The most promising data comes from abroad. In the US, the amount of natural gas consumed as vehicle fuel is about 0.1% of total US consumption. According to the International Energy Agency, in 2009, the percent of total gas consumption as vehicle fuel was 3% (30 times current US figures) in Australia, 5% (50 times current US figures) in South Korea, and 35% (350 times current US figures) in Thailand. I believe that if the US were to boost the amount of natural gas consumed as vehicle fuel to even one half of a percent, Clean Energy would find themselves well in the black. If US natural gas consumption as vehicle fuel reaches that of South Korea's, I'll be shopping for private islands and scrambling Faberge eggs for breakfast.

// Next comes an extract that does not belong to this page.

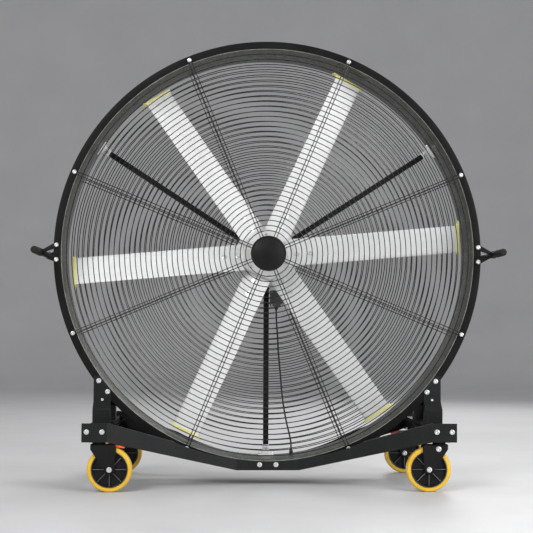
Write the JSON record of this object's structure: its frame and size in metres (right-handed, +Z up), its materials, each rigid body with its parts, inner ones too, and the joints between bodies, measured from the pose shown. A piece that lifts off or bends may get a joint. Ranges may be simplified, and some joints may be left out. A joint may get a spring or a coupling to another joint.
{
  "type": "drum fan",
  "caption": "Mobile drum fan: a flanged steel drum with wire guards, a bladed impeller on a direct drive motor, and a wheeled base with swivel casters and side handles.",
  "frame": {"origin": "on the floor, under the middle of the fan", "axes": "+X to the right and +Y away from someone who faces the outlet, +Z up"},
  "size_m": [2.156, 0.856, 2.077],
  "materials": {
    "drum_paint": "satin",
    "guard_paint": "satin",
    "frame_paint": "satin",
    "zinc_fastener": "satin",
    "strut_foot_metal": "satin",
    "motor_paint": "satin",
    "box_paint": "satin",
    "cable_rubber": "matte",
    "gland_plastic": "matte",
    "blade_aluminium": "satin",
    "fin_plastic": "gloss",
    "grip_rubber": "matte",
    "tread_polyurethane": "satin",
    "core_plastic": "matte",
    "pedal_plastic": "gloss"
  },
  "bodies": {
    "frame": {"caster_plates": "frame_paint", "drum_shell": "drum_paint", "drum_stays": "frame_paint", "frame_bolts": "zinc_fastener", "front_beam": "frame_paint", "front_disc": "guard_paint", "front_guard": "guard_paint", "front_left_column": "frame_paint", "front_right_column": "frame_paint", "guard_bolts": "zinc_fastener", "handle_bolts": "zinc_fastener", "handle_brackets": "frame_paint", "handle_grips": "grip_rubber", "lead_glands": "gland_plastic", "left_handle_bar": "frame_paint", "left_rail": "frame_paint", "motor_lead": "cable_rubber", "motor_stator": "motor_paint", "motor_struts": "frame_paint", "rear_beam": "frame_paint", "rear_disc": "guard_paint", "rear_guard": "guard_paint", "rear_left_column": "frame_paint", "rear_right_column": "frame_paint", "right_handle_bar": "frame_paint", "right_rail": "frame_paint", "strut_feet": "strut_foot_metal", "terminal_box": "box_paint"},
    "impeller": {"rotor_hub": "motor_paint", "blade_bolts": "zinc_fastener", "blade_1": "blade_aluminium", "blade_2": "blade_aluminium", "blade_3": "blade_aluminium", "blade_4": "blade_aluminium", "blade_5": "blade_aluminium", "blade_6": "blade_aluminium", "tip_fin_1": "fin_plastic", "tip_fin_2": "fin_plastic", "tip_fin_3": "fin_plastic", "tip_fin_4": "fin_plastic", "tip_fin_5": "fin_plastic", "tip_fin_6": "fin_plastic"},
    "caster_front_left": {"fork_front_left": "frame_paint", "axle_front_left": "zinc_fastener"},
    "wheel_front_left": {"tread_front_left": "tread_polyurethane", "wheel_core_front_left": "core_plastic"},
    "pedal_front_left": {"brake_pedal_front_left": "pedal_plastic"},
    "caster_front_right": {"fork_front_right": "frame_paint", "axle_front_right": "zinc_fastener"},
    "wheel_front_right": {"tread_front_right": "tread_polyurethane", "wheel_core_front_right": "core_plastic"},
    "caster_rear_left": {"fork_rear_left": "frame_paint", "axle_rear_left": "zinc_fastener"},
    "wheel_rear_left": {"tread_rear_left": "tread_polyurethane", "wheel_core_rear_left": "core_plastic"},
    "caster_rear_right": {"fork_rear_right": "frame_paint", "axle_rear_right": "zinc_fastener"},
    "wheel_rear_right": {"tread_rear_right": "tread_polyurethane", "wheel_core_rear_right": "core_plastic"},
    "pedal_rear_right": {"brake_pedal_rear_right": "pedal_plastic"}
  },
  "joints": [
    {"name": "impeller_spin", "type": "hinge", "parent": "frame", "child": "impeller", "pos_m": [0, 0, 1.077], "axis": [0, 1, 0], "continuous": true},
    {"name": "swivel_front_left", "type": "hinge", "parent": "frame", "child": "caster_front_left", "pos_m": [-0.76, -0.375, 0.2168], "axis": [0, 0, 1], "continuous": true},
    {"name": "roll_front_left", "type": "hinge", "parent": "caster_front_left", "child": "wheel_front_left", "pos_m": [-0.712, -0.375, 0.1], "axis": [0, 1, 0], "continuous": true},
    {"name": "brake_front_left", "type": "hinge", "parent": "caster_front_left", "child": "pedal_front_left", "pos_m": [-0.69, -0.375, 0.206], "axis": [0, 1, 0], "range_deg": [0, 12]},
    {"name": "swivel_front_right", "type": "hinge", "parent": "frame", "child": "caster_front_right", "pos_m": [0.76, -0.375, 0.2168], "axis": [0, 0, 1], "continuous": true},
    {"name": "roll_front_right", "type": "hinge", "parent": "caster_front_right", "child": "wheel_front_right", "pos_m": [0.712, -0.375, 0.1], "axis": [0, 1, 0], "continuous": true},
    {"name": "swivel_rear_left", "type": "hinge", "parent": "frame", "child": "caster_rear_left", "pos_m": [-0.76, 0.375, 0.2168], "axis": [0, 0, 1], "continuous": true},
    {"name": "roll_rear_left", "type": "hinge", "parent": "caster_rear_left", "child": "wheel_rear_left", "pos_m": [-0.712, 0.375, 0.1], "axis": [0, 1, 0], "continuous": true},
    {"name": "swivel_rear_right", "type": "hinge", "parent": "frame", "child": "caster_rear_right", "pos_m": [0.76, 0.375, 0.2168], "axis": [0, 0, 1], "continuous": true},
    {"name": "roll_rear_right", "type": "hinge", "parent": "caster_rear_right", "child": "wheel_rear_right", "pos_m": [0.712, 0.375, 0.1], "axis": [0, 1, 0], "continuous": true},
    {"name": "brake_rear_right", "type": "hinge", "parent": "caster_rear_right", "child": "pedal_rear_right", "pos_m": [0.69, 0.375, 0.206], "axis": [0, -1, 0], "range_deg": [0, 12]}
  ]
}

Domestic natural gas prices can stay competitive with oil
Although there will always be occasional spikes and dips due to unusually cold winters, and hot summers, I believe that domestic natural gas prices at the pump will stay competitive with gasoline and diesel, both in the short term and well into the future. lf Koreans can import gas at over 4 times Henry Hub spot prices and keep it competitively priced, there is no good reason Americans can't enjoy similar savings.
Modern natural gas rigs are several times more effective than they were just 5 years ago. The number of natural gas drilling rigs in the US is at its lowest level since June 1999, yet output levels continue to reach all time highs.
I believe that both exports and vehicle fuels are going to drive up demand for America's natural gas over the next few years. I'm also certain that domestic production can meet that demand and keep prices for CNG at the pump competitive long enough for Clean Energy Fuels to realize a tremendous profit.